01 April 2008 – by Cormac Campbell
It would be nice to think that all of our boxers are world beaters who will remain unbeaten throughout their careers, winning massive fights against the most celebrated competitors in the world. Unfortunately, as desirable as this situation is, it is equally ridiculous.
Regular professional boxing in Ireland is a new phenomenon and because of this many of the sports fans are very raw recruits. As such, their expectations in many ways exceed reality.
Granted, Belfast has always loved professional boxing, but crowds at the Kings Hall and Ulster Hall are very different to those you will find anywhere else in Ireland. The Belfast crowd understands and supports boxing not just a particular boxer. Because of this, the Northern capital is about the only place that saw any sort of regular action before Bernard Dunnes Dublin debut in 2005.

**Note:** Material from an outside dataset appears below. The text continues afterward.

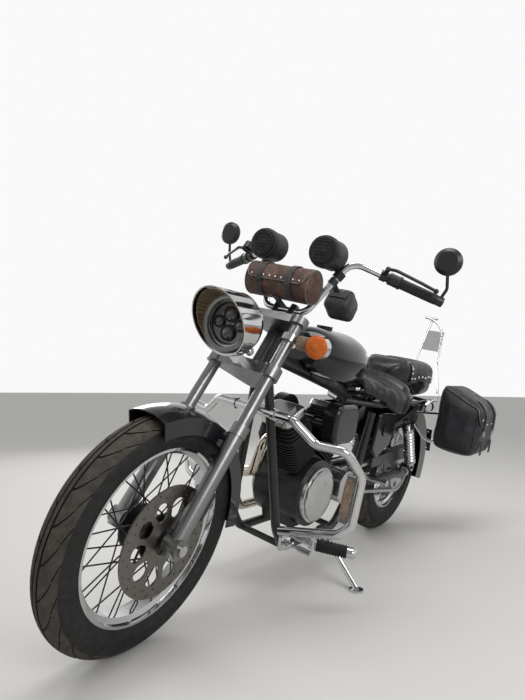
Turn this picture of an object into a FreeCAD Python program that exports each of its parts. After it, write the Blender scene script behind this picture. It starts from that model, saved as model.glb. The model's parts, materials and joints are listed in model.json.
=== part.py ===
import FreeCAD, Part
import Sketcher
import math
import os
import re

from FreeCAD import Placement, Rotation, Vector

# A V-twin cruiser motorcycle, parked on its side stand.
# Bike frame: X forward from the rear axle, Y to the rider's left, Z up from the ground line, upright.
# Fork frame: origin at the front axle, Z up along the fork legs, X forward, Y to the left.
# The whole bike is then leaned onto its stand, and its fork is turned by the steer angle.

SIZES = [
    # alias, millimetres or degrees, meaning
    ("origin_shift_x", 715.9, "rear axle to the middle of the bike's box, along X"),
    ("origin_shift_y", 201.9, "ground line to the middle of the bike's box, along Y"),
    ("lean_angle", 12.0, "lean to the left on the side stand"),
    ("steer_angle", 4.5, "fork turned to the left as it is parked"),
    ("wheel_base", 1510.0, "rear axle to front axle"),
    ("rake_angle", 32.0, "fork and steering head from vertical"),
    ("fork_offset", 66.0, "fork legs ahead of the steering axis"),
    ("front_drop", 1.6, "front axle lower, so that the turned and leaning wheel meets the ground"),
    ("seat_gap", 0.3, "clearance where one piece rests on another"),
    ("shaft_gap", 0.05, "radial running clearance of a shaft"),
    # wheels
    ("front_wheel_radius", 315.0, "front tyre, outside"),
    ("front_tyre_crown", 50.0, "front tyre section radius"),
    ("front_rim_radius", 229.0, "front tyre bead seat"),
    ("front_rim_half", 31.0, "front rim, half width inside its lips"),
    ("rear_wheel_radius", 307.0, "rear tyre, outside"),
    ("rear_tyre_crown", 64.0, "rear tyre section radius"),
    ("rear_rim_radius", 191.0, "rear tyre bead seat"),
    ("rear_rim_half", 41.0, "rear rim, half width inside its lips"),
    ("rim_lip_height", 11.0, "rim lip above the bead seat"),
    ("rim_lip_width", 5.0, "rim lip thickness"),
    ("rim_well_depth", 13.0, "rim well below the bead seat"),
    ("rim_wall", 4.0, "rim wall thickness"),
    ("spoke_radius", 2.0, "spoke wire radius"),
    ("spoke_groups", 9, "groups of four crossed spokes in a wheel"),
    ("spoke_lead", 62.0, "angle that a spoke runs ahead round the hub"),
    ("front_axle_radius", 8.0, "front axle"),
    ("rear_axle_radius", 9.0, "rear axle"),
    ("front_hub_radius", 32.0, "front hub barrel"),
    ("front_hub_half", 52.0, "front hub, half width"),
    ("front_flange_radius", 60.0, "front hub spoke flange"),
    ("front_flange_side", 34.0, "front spoke flange from the middle plane"),
    ("rear_hub_radius", 72.0, "rear drum hub barrel"),
    ("rear_hub_half", 62.0, "rear hub, half width"),
    ("rear_flange_radius", 84.0, "rear hub spoke flange"),
    ("rear_flange_side", 40.0, "rear spoke flange from the middle plane"),
    ("flange_width", 6.0, "spoke flange thickness"),
    ("disc_radius", 146.0, "front brake disc"),
    ("disc_width", 5.0, "brake disc thickness"),
    ("disc_side", 64.0, "disc's middle plane from the wheel's"),
    ("disc_window_radius", 92.0, "circle of the disc's windows"),
    ("disc_windows", 10, "windows in the disc's centre"),
    ("disc_drillings", 20, "small holes in each of the disc's two rows"),
    # fork
    ("leg_side", 97.0, "fork leg from the middle plane"),
    ("slider_radius", 23.0, "lower fork leg"),
    ("slider_length", 348.0, "front axle to the lower leg's top"),
    ("slider_collar", 26.0, "collar radius at the lower leg's top"),
    ("collar_height", 34.0, "height of that collar"),
    ("slider_foot", 30.0, "lower leg below the axle"),
    ("tube_radius", 18.0, "upper fork leg"),
    ("lower_clamp_height", 504.0, "front axle to the lower clamp's underside"),
    ("lower_clamp_thick", 36.0, "lower clamp thickness"),
    ("clamp_front", 26.0, "clamp's front face ahead of the legs"),
    ("upper_clamp_height", 690.0, "front axle to the upper clamp's underside"),
    ("upper_clamp_thick", 26.0, "upper clamp thickness"),
    ("clamp_boss", 28.0, "clamp's round ends about the legs"),
    ("stem_radius", 13.0, "steering stem"),
    ("head_radius", 27.0, "steering head tube, outside"),
    ("head_clear", 6.0, "clamps' running clearance over the head tube"),
    ("stop_angle", 34.0, "steering stop either side of straight ahead"),
    # lamps and bars
    ("lamp_ahead", 165.0, "headlamp glass ahead of the fork legs' line"),
    ("lamp_height", 555.0, "front axle to the headlamp, along the legs"),
    ("hood_radius", 90.0, "headlamp hood at the glass"),
    ("hood_wall", 3.0, "headlamp hood wall"),
    ("hood_depth", 118.0, "headlamp hood behind the glass"),
    ("peak_top", 90.0, "hood's peak ahead of the glass, at the top"),
    ("peak_bottom", -6.0, "hood ahead of the glass, at the bottom"),
    ("glass_radius", 62.0, "headlamp glass"),
    ("bar_radius", 11.1, "handlebar tube"),
    ("bar_back", 40.0, "handlebar's middle behind the legs' line"),
    ("bar_height", 765.0, "front axle to the handlebar's middle"),
    ("bar_clamp_side", 29.0, "handlebar clamps from the middle plane"),
    ("bar_foot_side", 72.0, "handlebar's lower bend from the middle plane"),
    ("bar_crest_side", 160.0, "handlebar's upper bend from the middle plane"),
    ("bar_crest_height", 958.0, "front axle to the upper bend"),
    ("bar_end_side", 396.0, "handlebar's end from the middle plane"),
    ("bar_end_back", 145.0, "handlebar's end behind the legs' line"),
    ("bar_end_height", 980.0, "front axle to the handlebar's end"),
    ("grip_radius", 16.5, "rubber grip"),
    ("grip_length", 122.0, "rubber grip"),
    ("bar_end_length", 24.0, "mirror clamp on the bar's end"),
    ("mirror_radius", 42.0, "round mirror"),
    ("pod_radius", 47.0, "round speaker pod"),
    ("pod_length", 90.0, "speaker pod"),
    ("pod_side", 108.0, "speaker pod's centre from the middle plane"),
    ("indicator_radius", 33.0, "round direction indicator"),
    ("indicator_side", 200.0, "front indicator from the middle plane"),
    ("indicator_height", 640.0, "front axle to the front indicator's stem"),
    ("roll_length", 232.0, "leather tool roll"),
    ("roll_height", 104.0, "leather tool roll"),
    ("roll_ahead", 39.0, "tool roll's middle ahead of the legs' line"),
    ("roll_up", 808.0, "front axle to the tool roll's middle"),
    ("pouch_back", 130.0, "bar pouch's middle behind the legs' line"),
    ("pouch_side", 122.0, "bar pouch's middle from the middle plane"),
    ("pouch_up", 882.0, "front axle to the bar pouch's middle"),
    # fenders
    ("front_fender_gap", 17.0, "front tyre to its fender"),
    ("front_fender_half", 62.0, "front fender, half width"),
    ("front_fender_skirt", 46.0, "front fender side's depth"),
    ("rear_fender_gap", 26.0, "rear tyre to its fender"),
    ("rear_fender_half", 88.0, "rear fender, half width"),
    ("rear_fender_skirt", 78.0, "rear fender side's depth"),
    ("fender_wall", 3.0, "fender sheet"),
    # frame
    ("frame_tube", 15.0, "main frame tube radius"),
    ("rail_tube", 11.0, "seat rail tube radius"),
    ("spine_tube", 22.0, "backbone tube radius"),
    ("cradle_side", 92.0, "cradle tubes from the middle plane"),
    ("cradle_front", 1032.0, "rear axle to the cradle's lower front bend"),
    ("cradle_low", 172.0, "ground to the cradle's bottom tubes"),
    ("pivot_ahead", 545.0, "rear axle to the swingarm pivot"),
    ("pivot_height", 318.0, "ground to the swingarm pivot"),
    ("pivot_side", 104.0, "swingarm pivot plates from the middle plane"),
    ("rail_side", 112.0, "seat rails from the middle plane"),
    ("rail_height", 640.0, "ground to the seat rails"),
    ("rail_back", 150.0, "seat rails behind the rear axle"),
    # engine
    ("crank_ahead", 815.0, "rear axle to the crankshaft"),
    ("crank_height", 330.0, "ground to the crankshaft"),
    ("case_half", 92.0, "crankcase half width"),
    ("bank_angle", 30.0, "each cylinder from vertical"),
    ("barrel_start", 124.0, "crankshaft to the cylinder's foot"),
    ("barrel_length", 118.0, "finned barrel"),
    ("barrel_radius", 50.0, "barrel inside the fins"),
    ("head_length", 58.0, "cylinder head"),
    ("fin_count", 11, "cooling fins on a barrel"),
    ("fin_thick", 3.6, "cooling fin"),
    ("fin_long", 138.0, "cooling fin, across the V"),
    ("fin_wide", 150.0, "cooling fin, across the bike"),
    ("fin_round", 26.0, "cooling fin corner"),
    ("case_radius", 118.0, "round crankcase"),
    ("gearbox_ahead", 643.0, "rear axle to the gearbox's output shaft"),
    ("gearbox_height", 335.0, "ground to the gearbox's output shaft"),
    ("gearbox_radius", 60.0, "gearbox housing"),
    ("gearbox_half", 62.0, "gearbox half width"),
    ("header_radius", 19.0, "exhaust header pipe"),
    ("silencer_radius", 36.0, "silencer"),
    ("silencer_front", 452.0, "rear axle to the silencers' front ends"),
    ("silencer_length", 780.0, "lower silencer"),
    ("silencer_side", 176.0, "silencers from the middle plane"),
    ("silencer_low", 196.0, "ground to the lower silencer"),
    ("silencer_step", 80.0, "lower silencer to the upper one"),
    ("cover_radius", 98.0, "round crankcase cover"),
    ("cover_depth", 34.0, "round crankcase cover"),
    # tank, seats, bags
    ("tank_rear", 532.0, "rear axle to the tank's rear end"),
    ("tank_length", 408.0, "fuel tank"),
    ("tank_half", 134.0, "fuel tank, half width"),
    ("tank_bottom", 735.0, "ground to the tank's bottom"),
    ("tank_top", 905.0, "ground to the tank's top"),
    ("seat_rise", 112.0, "seat rails to the rider's seat top"),
    ("seat_skirt", 26.0, "rider's seat sides below the rails' middle"),
    ("seat_half", 158.0, "rider's seat, half width"),
    ("seat_front", 520.0, "rear axle to the rider's seat nose"),
    ("seat_rear", 118.0, "rear axle to the rider's seat back"),
    ("pillion_rise", 72.0, "seat rails to the pillion seat's overhanging front"),
    ("pillion_thick", 122.0, "pillion seat above that front's underside"),
    ("pillion_half", 118.0, "pillion seat, half width"),
    ("pillion_front", 262.0, "rear axle to the pillion seat's front"),
    ("pillion_rear", -200.0, "rear axle to the pillion seat's back"),
    ("bag_front", -45.0, "rear axle to the saddlebag's front"),
    ("bag_length", 330.0, "saddlebag"),
    ("bag_inner", 178.0, "saddlebag's inner face from the middle plane"),
    ("bag_thick", 205.0, "saddlebag"),
    ("bag_low", 440.0, "ground to the saddlebag's bottom"),
    ("bag_high", 760.0, "ground to the saddlebag's top, at its inner side"),
    # rear end
    ("arm_tube", 17.0, "swingarm tube radius"),
    ("arm_side", 104.0, "swingarm tubes from the middle plane"),
    ("pivot_bolt", 8.0, "swingarm pivot bolt's bore"),
    ("pivot_tube", 20.0, "swingarm pivot tube"),
    ("shock_pin", 8.0, "shock mounting pins"),
    ("bag_rod", 6.0, "saddlebag rail rod"),
    ("bag_slope", 46.0, "saddlebag lid's fall towards its outer side"),
    ("plate_bore", 3.0, "bores for the number plate's screws"),
    ("stand_pin", 6.0, "side stand's pivot pin"),
    ("shock_side", 138.0, "rear shock from the middle plane"),
    ("shock_radius", 25.0, "rear shock spring"),
    ("shock_top_ahead", 168.0, "rear axle to the shock's top"),
    ("shock_top_height", 566.0, "ground to the shock's top"),
    ("shock_foot_ahead", 22.0, "rear axle to the shock's foot"),
    ("shock_foot_height", 342.0, "ground to the shock's foot"),
    ("coil_count", 11, "coils of a rear spring"),
    ("sprocket_radius", 96.0, "rear sprocket"),
    ("sprocket_side", 78.0, "chain line from the middle plane"),
    ("sprocket_width", 7.0, "sprocket thickness"),
    ("chain_pitch", 15.875, "chain, pin to pin"),
    ("front_sprocket", 36.0, "chain's front bend radius"),
    ("rear_lamp_ahead", 58.0, "rear axle to the rear indicators"),
    ("rear_lamp_side", 168.0, "rear indicators from the middle plane"),
    ("sissy_height", 1064.0, "ground to the backrest's top"),
    ("sissy_rod", 6.5, "backrest rod radius"),
    # guard, pegs, stand
    ("guard_tube", 14.0, "engine guard tube radius"),
    ("guard_half", 338.0, "engine guard, half width"),
    ("guard_top_ahead", 1139.0, "rear axle to the guard's top"),
    ("guard_top_height", 622.0, "ground to the guard's top"),
    ("guard_low_ahead", 1040.0, "rear axle to the guard's lower ends"),
    ("guard_low_height", 251.0, "ground to the guard's lower ends"),
    ("peg_ahead", 985.0, "rear axle to the rider's footpegs"),
    ("peg_height", 236.0, "ground to the rider's footpegs"),
    ("peg_radius", 17.0, "footpeg rubber"),
    ("peg_length", 112.0, "footpeg rubber"),
    ("peg_inner", 214.0, "footpeg's inner end from the middle plane"),
    ("stand_ahead", 735.0, "rear axle to the stand's pivot"),
    ("stand_side", 128.0, "stand's pivot from the middle plane"),
    ("stand_height", 168.0, "ground to the stand's pivot"),
    ("foot_ahead", 800.0, "rear axle to the stand's foot"),
    ("foot_side", 304.0, "stand's foot from the middle plane"),
    ("stand_tube", 10.0, "stand leg radius"),
    ("stand_swing", 104.0, "stand's swing from parked to folded"),
]
VALUES = {alias: value for alias, value, meaning in SIZES}
WORD = re.compile(r"[a-z][a-z_0-9]*")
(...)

Since then regular shows have taken place in the Republic. But one suspects that many of those in attendance are not members of the hardcore boxing fraternity, merely general sports fans keen on seeing what this boxing lark is all about. The new found popularity has been a wonderful and welcome development. The sport has attracted thousands of new fans. Irish boxers who previously struggled to get contests are now turning down contests such is the demand for their skills. And the pay has improved as well, with many of our best campaigning on both sides of the Atlantic and with RTE bankrolling pro bills at home.
But despite this feel good factor, one wonders just how sustainable the whole thing is. The past two years may well have been the most successful period for Irish boxing since Wayne McCullough and Steve Collins held World titles in the mid 1990s but the past nine months have brought with them major setbacks for many of our best prospects. Bernard Dunne, Andy Lee and Scott Belshaw have all lost their unbeaten records, John Duddy kept his but missed out on a title shot after picking up bad cuts in a life and death struggle with Walid Smichet.
There is little doubt that their collective stock has fallen and this will undoubtedly have a knock on effect on the industry as a whole. The poor attendance at the National Stadium for Matthew Macklins display of sound boxing skills vs Yori Boy Campas in March indicated that the general public has been buying in to the hype provided by Duddy, Lee and Dunne rather than merely a new found love for the noble art.
Thus, as appealing a fight as Macklin v Campas was to the purist, Joe Public didnt respond which would imply that the honeymoon period may well be over. Going to a professional boxing event isnt exactly cheap and punters need to feel they are getting value for money.
To put it another way – it is easier to justify parting with your money in the belief that a home boxer is on the road to a world title, quite another for a boxer whose limitations have been exposed or who you feel little connection with.
The realisation is dawning that unbeaten records can and will be lost at surprising moments and that being a boxing fan can be a frustrating as well as an exhilarating experience.
A further difficulty for the industry is that below European level, there is little in the way of titles for boxers born in the Republic to fight for. This can lead to boxers being pushed too far too fast, or others failing to climb the rankings as fast as they should simply because a vital stepping-stone wasnt in place.
And despite interesting upcoming Irish-title match-ups such as Paul Griffin v Patrick Hyland and Kevin OHara v Eddie Hyland, the domestic crown still has a long way to go before the general public acknowledges contests for it as something worth shelling out for.
The pool of talent may be better than it has been in years, but lets be honest, it isnt deep enough. And whilst Dunne, Duddy and Lee offered something exotic with their American connections, how can boxers who elect to remain in Ireland for the entirety of their careers make themselves appealing to people who dont usually watch boxing?
What we need is a viable stepping stone title that will excite the media, the boxers and the public.
One possibility is the expansion of the Celtic title, allowing boxers born in the Republic to fight for it. There are good fights to be made between Irish, Scots and Welsh and frankly it is ridiculous that only Irish boxers from the North can fight for it. Fighting for a Celtic title would provide experience and exposure whilst helping them climb the European rankings, and affording something for all up and coming boxers to aim for.
Fighting for the Celtic title would also help hammer home the message that losing isnt the end of the world. A boxer can still return from a loss to win titles and entertain, sustaining the industry.
With the success of the Magners League in rugby and the hype surrounding the soon to be launched Celtic Nations soccer tournament, the Celtic title feels like a natural title and it could allow provide the all important middle ground that is currently missing in the Irish industry. Whether there will be any movement on the matter remains to be seen but it is certainly in everybodys interests.